D’un côté, le Parti libéral affirme avoir défendu le Canada « bec et ongles » lors de la renégociation de l’Accord de libre-échange nord-américain et « tenu tête à Donald Trump ».




 



De l’autre, le chef du Parti conservateur Andrew Scheer soutient que la nouvelle entente est une « humiliation historique ». L’accord serait, selon lui, le fruit de nombreuses concessions de la part du gouvernement canadien.





PHOTO CHRISTINNE MUSCHI, REUTERS


Andrew Scheer





L’interprétation des libéraux – qui se retrouve au cœur d’une publicité diffusée ces jours-ci – est présentée avec un peu trop d’enthousiasme. Cela dit, les allégations des conservateurs sont franchement tirées par les cheveux.


 

Un rappel s’impose. D’abord, le Canada n’a pas choisi de rouvrir l’entente ; il était dès le départ à la merci de Washington. Ensuite, la ministre des Affaires étrangères Chrystia Freeland a tenté de ne pas céder un pouce de terrain aux Américains. Son obstination avait même irrité le secrétaire américain au Commerce, Robert Lighthizer. Lors des pourparlers, il avait dénoncé la « résistance au changement » de ses interlocuteurs.




 



Tenir tête aux Américains ne pouvait se faire, cependant, que dans le cadre de certaines limites. Le Canada a été forcé de plier sur certains points litigieux. Les producteurs laitiers d’ici, notamment, l’ont appris à leurs dépens. Leurs concurrents américains pourront dorénavant écouler une partie de leurs produits sur le marché canadien.
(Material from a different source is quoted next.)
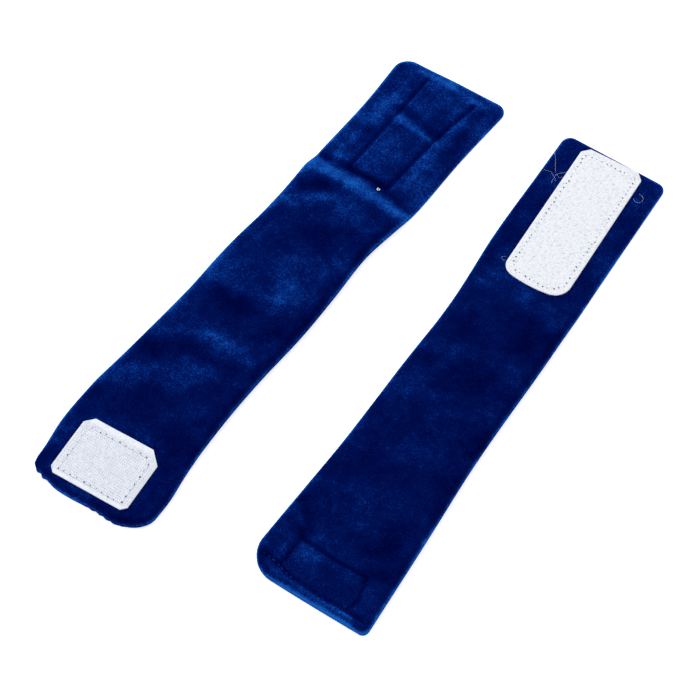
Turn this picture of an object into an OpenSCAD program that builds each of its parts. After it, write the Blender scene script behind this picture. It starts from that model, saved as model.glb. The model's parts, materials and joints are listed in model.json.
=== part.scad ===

Il reste que dans l’ensemble, le gouvernement canadien a sauvé les meubles. C’est d’autant plus remarquable que les circonstances étaient défavorables.


Donald Trump était sur le pied de guerre. Il menaçait de déchirer l’accord et de ruiner notre économie. Et l’incertitude qu’il provoquait nuisait déjà, d’ailleurs, au Canada.


C’est pourquoi il est si difficile d’accorder crédit aux allégations d’Andrew Scheer. Imaginons-le un instant à la place de Justin Trudeau. Qu’aurait-il pu faire de si différent s’il avait affronté Donald Trump ? Attendez un instant qu’on y réfléchisse…




 



Hum…


Rien !





PHOTO SARAH SILBIGER, REUTERS


Donald Trump





Parlez-en à Emmanuel Macron, à Angela Merkel ou aux autres alliés occidentaux de Washington, qui n’ont jamais pu amadouer le président américain. Et ce ne fut pas faute d’essayer.




 



L’ancienne leader intérimaire du Parti conservateur, Rona Ambrose, a d’ailleurs récemment fait la leçon à Andrew Scheer. « Nous nous en sommes bien sortis », a-t-elle déclaré au sujet de la renégociation de l’Accord de libre-échange.


Elle fait ce constat en tenant compte de ce que nous avons pu conserver au grand dam des Américains. Par exemple, on a ouvert une nouvelle brèche dans la gestion de l’offre, mais sans sacrifier le système au grand complet. On a aussi pu conserver le mécanisme de règlement des différends commerciaux prévu par l’entente initiale ainsi que l’exception culturelle. Tout ça alors que les négociateurs canadiens avaient le couteau sur la gorge, ne l’oublions pas.


Une autre façon d’invalider l’hypothèse d’Andrew Scheer est de lui demander si, une fois élu, il rouvrirait l’entente. Après tout, si on a perdu ce bras de fer parce que nous étions trop faibles sous Justin Trudeau, pourquoi ne pas renchérir ?


Mais le chef conservateur n’a pas envie de relancer les négociations. Tiens, tiens…




 



Andrew Scheer, en revanche, promet d’obtenir des concessions de la part des Américains. On ne voudrait pas gâcher sa fête, mais tant et aussi longtemps que Donald Trump sera à la tête des États-Unis, on ne voit pas comment il pourrait y parvenir.


On se permettra de lui signaler que le problème avec ce genre de promesses qu’on ne peut pas tenir, c’est qu’elles nous plongent dans l’embarras lorsqu’on est au pouvoir.